Our town was founded in 1855. Although most of the “Bleeding Kansas”
violence occurred in the eastern part of the territory, there were
skirmishes near Wolf Creek. It is now 1871, and the Atchison, Topeka and
Santa Fe Railroad has recently reached the town (it will not reach Dodge
until 1872.) This has caused the town, which had previously been a
“respectable” hamlet, to rapidly double in size (and led to the rise of
Dogleg City, the seedy underside of the town.) Cattle drives are being
made to the railhead from Texas, and buffalo hunters and prairie wolfers
are active in the area. Several small farms and ranches dot the county,
and there are four large spreads nearby.
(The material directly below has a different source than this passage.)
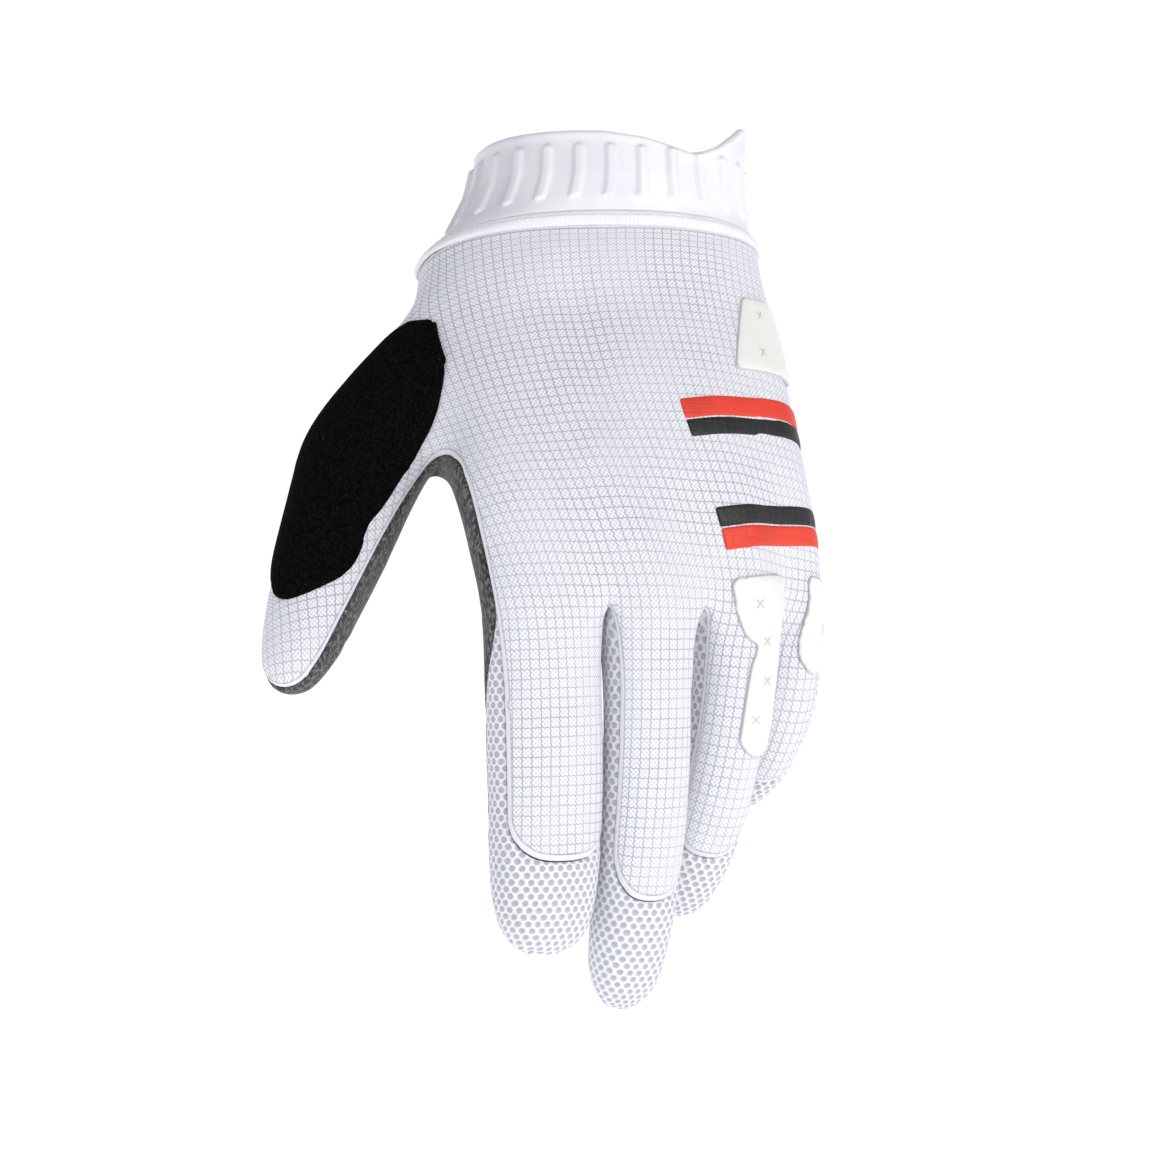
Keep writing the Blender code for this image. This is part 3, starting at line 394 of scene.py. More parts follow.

There is also an army outpost,
Fort Braxton.
The northern part of town is older and more “respectable”, with a couple
of churches and a school. “Dogleg City”, on the other hand, is a den of
vice… with several gambling and drinking establishments, and a house of
ill-repute (and, in the “lowest” part of town, cribs and hog pens with
lower class prostitutes.) There is also an opium den.
The southernmost part of town used to be South Street, until Dogleg City
sprang up. A new street was designated “Grant Street” by the town
council, but the (mostly Texan) cowboys call it “Useless S. Grant
Street.”
It’s a wild, wide open town where no one asks about your past. Because almost everyone in Wolf Creek has a secret.